Following last week’s announcement that pioneer organic and Fairtrade chocolate brand Green & Black’s has launched a non-organic range (and is leaving the Fairtrade scheme for its owner’s Cocoa Life initiative), the company’s co-founder Craig Sams talks here about a development that is already dividing opinion in the natural and organic community.
Natural Products Global: What do you understand to be thinking behind the Green & Black’s Velvet Edition launch?
Craig Sams: The Cocoa Life programme in Ghana has been very successful in achieving its goals. They farmers are now producing high quality cacao, enjoying a big uplift in income, kids are going to school, women are running the programme, which is validated by FLOCert (Fairtrade Labelling Organisations Certification) and Mondelez are working with the Ghana government to guarantee zero deforestation. It’s a good story and, four years on, it’s one that they can tell and will tell. This high-quality cacao is going into Dairy Milk but it also works very well in 70% chocolate. This premium market belonged to Green & Black’s until 1995, when Lindt came in and now Lindt outsells Green & Black’s. Mondelez tried to launch the Cote d’Or brand in the UK around 2007 and it failed to take sales from Lindt or from Green & Black’s. They don’t have another premium brand suitable for premium dark chocolate, so the obvious choice is to launch a parallel range of premium chocolate to the existing Green & Black’s range and build on its existing market presence.

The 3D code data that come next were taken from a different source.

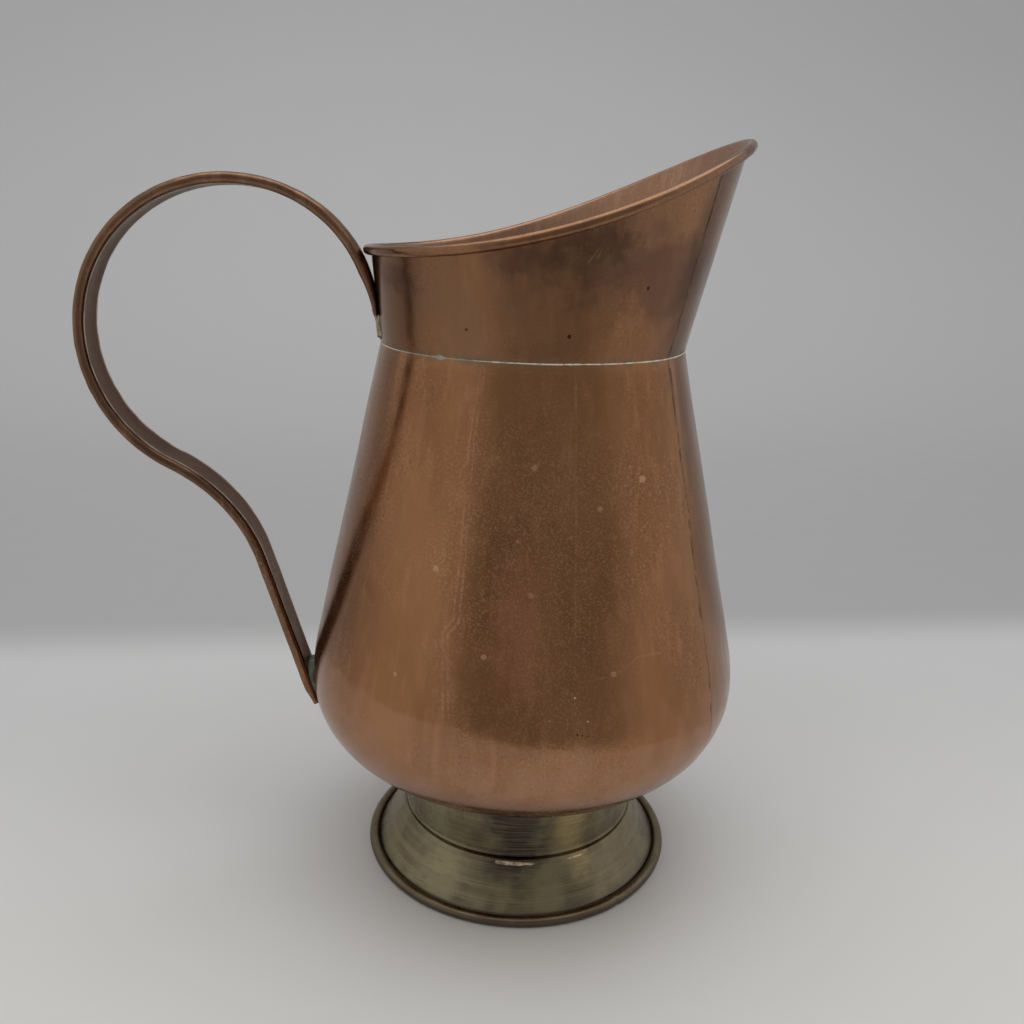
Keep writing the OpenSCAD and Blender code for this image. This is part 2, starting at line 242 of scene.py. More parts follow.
class Finish:
    """One procedural material, built node by node. Its places are in metres on the object."""

    def __init__(self, name, metallic, edge_tint=None):
        self.material = bpy.data.materials.new(name)
        self.material.use_nodes = True
        self.nodes = self.material.node_tree.nodes
        self.links = self.material.node_tree.links
        self.shader = self.nodes["Principled BSDF"]
        self.shader.inputs["Metallic"].default_value = metallic
        if edge_tint:
            self.shader.inputs["Specular Tint"].default_value = (*edge_tint, 1)
        self.place = self.add("ShaderNodeTexCoord").outputs["Object"]

    def add(self, kind, inputs=None, **settings):
        node = self.nodes.new(kind)
        for key, value in settings.items():
            setattr(node, key, value)
        for key, value in (inputs or {}).items():
            if isinstance(value, bpy.types.NodeSocket):
                self.links.new(value, node.inputs[key])
            else:
                node.inputs[key].default_value = value
        return node

    def stretched(self, stretch):
        node = self.add("ShaderNodeVectorMath", {0: self.place, 1: stretch}, operation="MULTIPLY")
        return node.outputs["Vector"]

    def noise(self, size_mm, detail=3.0, stretch=(1, 1, 1), roughness=0.55):
        """Cloudy noise from 0 to 1 with lumps of about size_mm."""
        inputs = {
            "Vector": self.stretched(stretch),
            "Scale": 1 / (size_mm * MM),
            "Detail": detail,
            "Roughness": roughness,
        }
        return self.add("ShaderNodeTexNoise", inputs).outputs["Fac"]

    def remap(self, value, low, high, out_low=0.0, out_high=1.0):
        inputs = {
            "Value": value,
            "From Min": low,
            "From Max": high,
            "To Min": out_low,
            "To Max": out_high,
        }
        node = self.add("ShaderNodeMapRange", inputs, interpolation_type="SMOOTHSTEP")
        return node.outputs["Result"]

    def sum(self, a, b):
        return self.add("ShaderNodeMath", {0: a, 1: b}, operation="ADD").outputs[0]

    def times(self, a, b):
        return self.add("ShaderNodeMath", {0: a, 1: b}, operation="MULTIPLY").outputs[0]

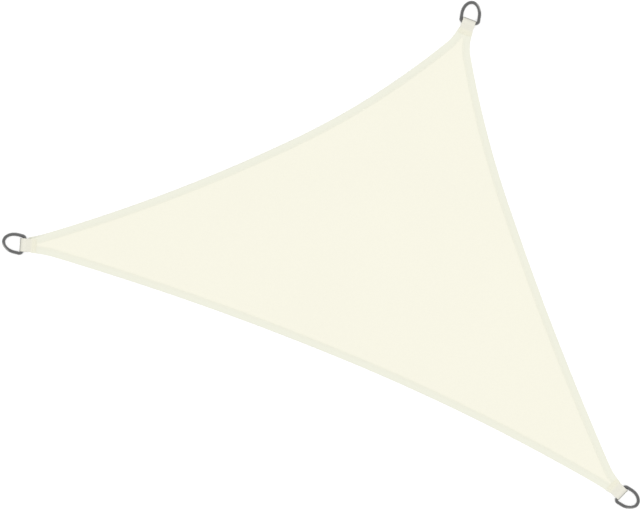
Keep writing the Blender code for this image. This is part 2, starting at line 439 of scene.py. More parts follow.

NPG: Do you think, in part, this development is to do with ‘premium’ failing to marry with organic in some consumers’ minds?
CS: People who bought Green & Black’s thought organic and Fairtrade were nice, but it was the flavour and price that counts most. When Lindt did a price promotion their sales went up and G&B’s went down. When G&B’s did a price promotion their sales went up and Lindt sales went down. So there is quite a big overlap in premium, with flavour and price being more important to many people than provenance. Organic chocolate outperforms the organic market overall (along with milk, yoghurt, baby food, carrots).
NPG: What are your own feelings about Green & Black’s – emphatically organic from the outset – launching an extensive non-organic range, and are you confident that Cadbury/Mondelez remain committed to organic over the longer term?
CS: Jo (Fairley, Green & Black’s co-founder) and I are personally very proud that we disrupted the entire cocoa model with Green & Black’s and showed there was a better way to work with cocoa farmers. When we started out the industry was wedded to big industrial plantations as the hub through which small farmers would sell their cacao. It was a crappy model and a lot of money and energy was wasted on it. Malaysia planted over 400,000 hectares on this misguided principle and now they are down to just 17,000. We saw it was a flop and designed an alternative.
In 2001, when Cadbury helped us to help the farmers in Belize to recover from the damage caused by Hurricane Iris, their technical director, Tony Lass, saw our relationship model in operation and came back to the UK and Cadbury set up their Cadbury Cocoa Partnership with a £40 million budget, based on the same model we had created with the Maya farmers in Belize. But it was not organic. When Mondelez took over Cadbury they renamed the Cocoa Partnership the Cocoa Life Foundation and endowed it with $400 million. We had pioneered a new way of working with smallholder farmers: guaranteed long term relationship; guaranteed price levels with upward only revision; biodiversity protection; gender and child labour protection and support for economic diversification and tree planting. All of that is in the Cocoa Life programme, but with money and power behind it. There are real challenges to growing organic cacao in Ghana, but Mondelez are working on it. The Cocoa Life programme is being rolled out to the Dominican Republic, where most organic cacao does come from and it will enhance the situation there for the farmers who grow cacao for the organic part of the Green & Black’s range.
Nobody jumps on me because Whole Earth Foods sells a lot of non-organic peanut butter. Nobody jumps on Montezuma because some of its chocolate is organic and some of it isn’t. Nobody jumps on Heinz because they sell organic and non-organic ketchup.
“Nobody jumps on me because Whole Earth Foods sells a lot of non-organic peanut butter. Nobody jumps on Montezuma because some of its chocolate is organic and some of it isn’t. Nobody jumps on Heinz because they sell organic and non-organic ketchup”
It’s a fact that price trumps organic for the majority of consumers. Green & Black’s stands for ethically produced and delicious chocolate. I’m betting that the sales of the organic range will rise on the back of the increased distribution and awareness that the Velvet launch will bring in its wake. We’ll see.
Green & Black’s organic range is a £100 million plus global brand. I don’t think there is any question of that being dropped in the longer term.